[YOUR GOAL] Restate the opening lines of the material below word for word, stopping after the line that contains "import * as".

··· INFORMATION SHOWN

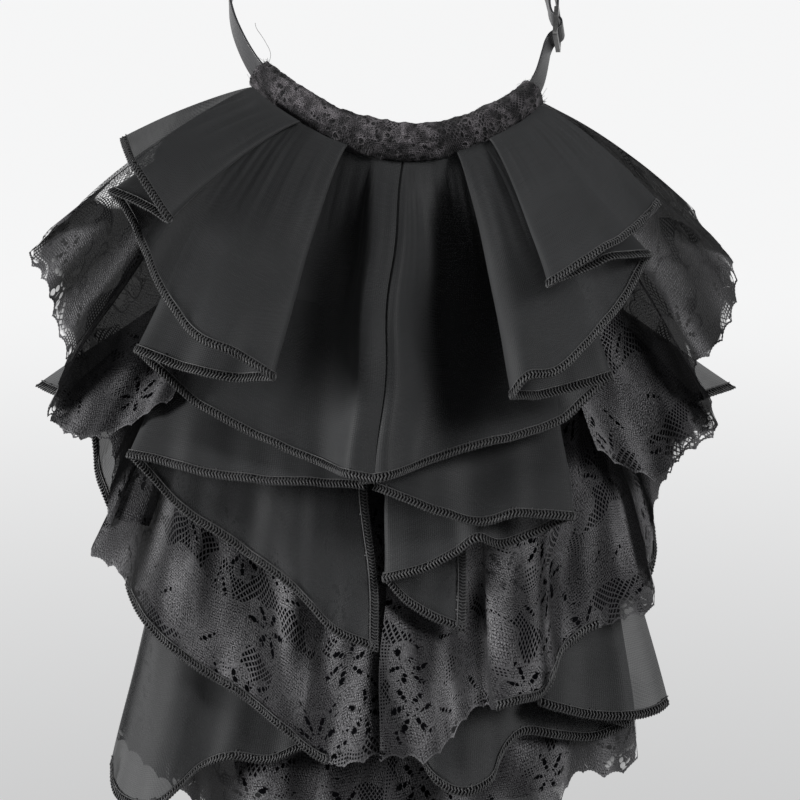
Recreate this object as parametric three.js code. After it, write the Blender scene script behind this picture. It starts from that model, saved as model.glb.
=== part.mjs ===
// A black jabot: a ruffled collar that is worn round the neck and falls over the chest.
// A padded lace neckband carries three tiers. Each tier is a hemmed chiffon ruffle over a lace ruffle,
// in a left and a right half. The upper tier is pleated into the neckband, and the others are sewn
// to a plain backing cloth that hangs from it. An elastic strap with a slider closes the loop.
//
// Millimetres, +Z up, +X to the viewer's right, and the wearer faces -Y.
// The origin is the middle of the neck opening.
import * as THREE from "three";

const radians = THREE.MathUtils.degToRad;
const { lerp, clamp } = THREE.MathUtils;

// Driving dimensions.
const NECK_HALF_WIDTH = 67;
const NECK_HALF_DEPTH = 60;
const THROAT_HEIGHT = -46; // the neckband's middle, below the origin
const WORN_TILT = 0.075; // how much lower the neckband sits towards +X, as a slope
const WORN_LEAN = -0.085; // how far the loop leans sideways as it rises, as a slope
const CHEST_LEAN = radians(14); // the chest's slope away from the vertical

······

[CORRECT RESPONSE]
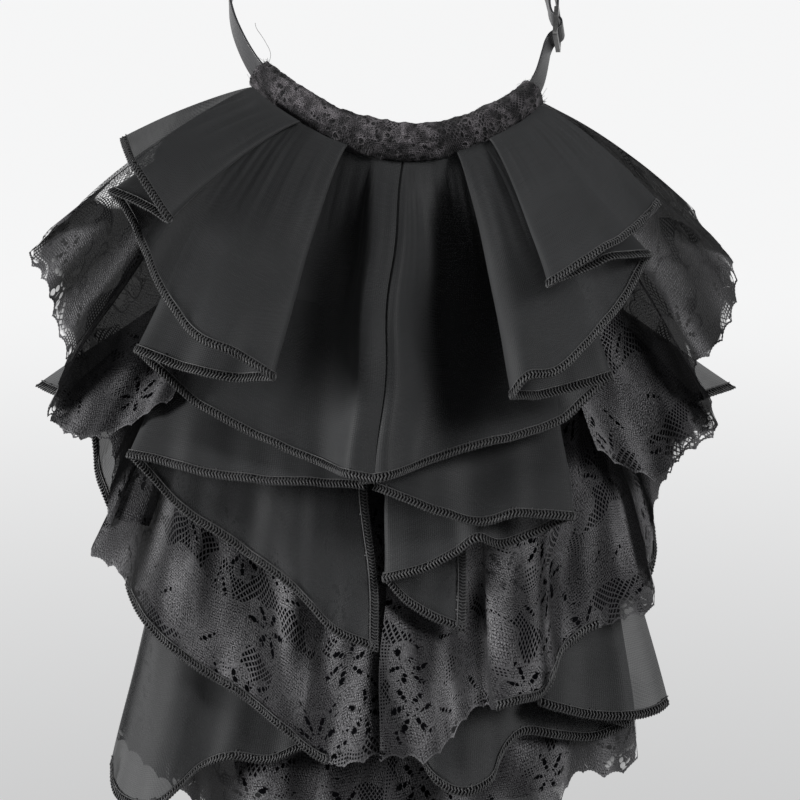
Recreate this object as parametric three.js code. After it, write the Blender scene script behind this picture. It starts from that model, saved as model.glb.
=== part.mjs ===
// A black jabot: a ruffled collar that is worn round the neck and falls over the chest.
// A padded lace neckband carries three tiers. Each tier is a hemmed chiffon ruffle over a lace ruffle,
// in a left and a right half. The upper tier is pleated into the neckband, and the others are sewn
// to a plain backing cloth that hangs from it. An elastic strap with a slider closes the loop.
//
// Millimetres, +Z up, +X to the viewer's right, and the wearer faces -Y.
// The origin is the middle of the neck opening.
import * as THREE from "three";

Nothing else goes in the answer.